→ Instructions for the task
Emit the entire listing verbatim.

→ Supplied data
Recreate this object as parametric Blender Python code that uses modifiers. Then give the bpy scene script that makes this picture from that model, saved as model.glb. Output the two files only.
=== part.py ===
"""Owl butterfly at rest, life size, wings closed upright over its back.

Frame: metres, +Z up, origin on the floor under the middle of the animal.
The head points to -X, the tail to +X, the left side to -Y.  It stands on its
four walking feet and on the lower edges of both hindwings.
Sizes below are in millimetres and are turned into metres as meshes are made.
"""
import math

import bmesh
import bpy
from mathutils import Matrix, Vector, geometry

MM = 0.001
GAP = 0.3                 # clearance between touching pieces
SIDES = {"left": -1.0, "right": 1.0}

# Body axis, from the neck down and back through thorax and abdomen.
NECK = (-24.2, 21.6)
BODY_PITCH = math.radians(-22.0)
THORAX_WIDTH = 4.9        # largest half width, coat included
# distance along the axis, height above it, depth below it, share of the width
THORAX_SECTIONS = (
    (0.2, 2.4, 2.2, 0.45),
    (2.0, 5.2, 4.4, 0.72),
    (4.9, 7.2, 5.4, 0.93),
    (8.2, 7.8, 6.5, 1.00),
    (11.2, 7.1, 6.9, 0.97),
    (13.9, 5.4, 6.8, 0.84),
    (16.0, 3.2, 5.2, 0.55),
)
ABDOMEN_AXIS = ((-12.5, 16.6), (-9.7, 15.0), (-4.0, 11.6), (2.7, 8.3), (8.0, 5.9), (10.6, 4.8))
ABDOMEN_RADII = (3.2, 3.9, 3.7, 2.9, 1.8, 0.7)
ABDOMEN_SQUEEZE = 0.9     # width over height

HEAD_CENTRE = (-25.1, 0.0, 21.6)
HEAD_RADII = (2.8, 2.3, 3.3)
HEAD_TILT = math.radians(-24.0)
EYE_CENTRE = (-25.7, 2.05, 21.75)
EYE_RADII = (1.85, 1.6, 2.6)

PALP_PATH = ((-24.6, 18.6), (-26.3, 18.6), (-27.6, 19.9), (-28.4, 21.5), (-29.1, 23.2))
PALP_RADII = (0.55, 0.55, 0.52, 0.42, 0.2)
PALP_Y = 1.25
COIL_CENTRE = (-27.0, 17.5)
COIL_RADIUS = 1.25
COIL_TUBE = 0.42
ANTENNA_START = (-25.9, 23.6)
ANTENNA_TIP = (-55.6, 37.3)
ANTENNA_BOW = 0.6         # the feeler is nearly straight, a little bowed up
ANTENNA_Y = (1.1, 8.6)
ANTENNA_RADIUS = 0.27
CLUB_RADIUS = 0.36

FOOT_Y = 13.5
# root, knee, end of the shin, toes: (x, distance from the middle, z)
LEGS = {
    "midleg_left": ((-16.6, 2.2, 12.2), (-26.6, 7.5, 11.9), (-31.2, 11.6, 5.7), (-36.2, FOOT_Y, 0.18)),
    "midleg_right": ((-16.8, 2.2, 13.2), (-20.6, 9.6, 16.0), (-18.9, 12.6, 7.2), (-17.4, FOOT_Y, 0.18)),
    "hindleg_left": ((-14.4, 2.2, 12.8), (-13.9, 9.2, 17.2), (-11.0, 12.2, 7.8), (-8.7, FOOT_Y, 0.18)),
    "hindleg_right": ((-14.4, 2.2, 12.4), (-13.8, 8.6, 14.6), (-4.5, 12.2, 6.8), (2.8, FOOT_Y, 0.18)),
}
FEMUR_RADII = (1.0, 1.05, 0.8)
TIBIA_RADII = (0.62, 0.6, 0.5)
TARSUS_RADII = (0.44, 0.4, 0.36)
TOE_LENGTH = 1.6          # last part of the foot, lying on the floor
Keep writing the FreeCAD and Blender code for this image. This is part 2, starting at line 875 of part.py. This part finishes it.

→ Correct result
Recreate this object as parametric Blender Python code that uses modifiers. Then give the bpy scene script that makes this picture from that model, saved as model.glb. Output the two files only.
=== part.py ===
"""Owl butterfly at rest, life size, wings closed upright over its back.

Frame: metres, +Z up, origin on the floor under the middle of the animal.
The head points to -X, the tail to +X, the left side to -Y.  It stands on its
four walking feet and on the lower edges of both hindwings.
Sizes below are in millimetres and are turned into metres as meshes are made.
"""
import math

import bmesh
import bpy
from mathutils import Matrix, Vector, geometry

MM = 0.001
GAP = 0.3                 # clearance between touching pieces
SIDES = {"left": -1.0, "right": 1.0}

# Body axis, from the neck down and back through thorax and abdomen.
NECK = (-24.2, 21.6)
BODY_PITCH = math.radians(-22.0)
THORAX_WIDTH = 4.9        # largest half width, coat included
# distance along the axis, height above it, depth below it, share of the width
THORAX_SECTIONS = (
    (0.2, 2.4, 2.2, 0.45),
    (2.0, 5.2, 4.4, 0.72),
    (4.9, 7.2, 5.4, 0.93),
    (8.2, 7.8, 6.5, 1.00),
    (11.2, 7.1, 6.9, 0.97),
    (13.9, 5.4, 6.8, 0.84),
    (16.0, 3.2, 5.2, 0.55),
)
ABDOMEN_AXIS = ((-12.5, 16.6), (-9.7, 15.0), (-4.0, 11.6), (2.7, 8.3), (8.0, 5.9), (10.6, 4.8))
ABDOMEN_RADII = (3.2, 3.9, 3.7, 2.9, 1.8, 0.7)
ABDOMEN_SQUEEZE = 0.9     # width over height

HEAD_CENTRE = (-25.1, 0.0, 21.6)
HEAD_RADII = (2.8, 2.3, 3.3)
HEAD_TILT = math.radians(-24.0)
EYE_CENTRE = (-25.7, 2.05, 21.75)
EYE_RADII = (1.85, 1.6, 2.6)

PALP_PATH = ((-24.6, 18.6), (-26.3, 18.6), (-27.6, 19.9), (-28.4, 21.5), (-29.1, 23.2))
PALP_RADII = (0.55, 0.55, 0.52, 0.42, 0.2)
PALP_Y = 1.25
COIL_CENTRE = (-27.0, 17.5)
COIL_RADIUS = 1.25
COIL_TUBE = 0.42
ANTENNA_START = (-25.9, 23.6)
ANTENNA_TIP = (-55.6, 37.3)
ANTENNA_BOW = 0.6         # the feeler is nearly straight, a little bowed up
ANTENNA_Y = (1.1, 8.6)
ANTENNA_RADIUS = 0.27
CLUB_RADIUS = 0.36

FOOT_Y = 13.5
# root, knee, end of the shin, toes: (x, distance from the middle, z)
LEGS = {
    "midleg_left": ((-16.6, 2.2, 12.2), (-26.6, 7.5, 11.9), (-31.2, 11.6, 5.7), (-36.2, FOOT_Y, 0.18)),
    "midleg_right": ((-16.8, 2.2, 13.2), (-20.6, 9.6, 16.0), (-18.9, 12.6, 7.2), (-17.4, FOOT_Y, 0.18)),
    "hindleg_left": ((-14.4, 2.2, 12.8), (-13.9, 9.2, 17.2), (-11.0, 12.2, 7.8), (-8.7, FOOT_Y, 0.18)),
    "hindleg_right": ((-14.4, 2.2, 12.4), (-13.8, 8.6, 14.6), (-4.5, 12.2, 6.8), (2.8, FOOT_Y, 0.18)),
}
FEMUR_RADII = (1.0, 1.05, 0.8)
TIBIA_RADII = (0.62, 0.6, 0.5)
TARSUS_RADII = (0.44, 0.4, 0.36)
TOE_LENGTH = 1.6          # last part of the foot, lying on the floor
Keep writing the FreeCAD and Blender code for this image. This is part 2, starting at line 875 of part.py. This part finishes it.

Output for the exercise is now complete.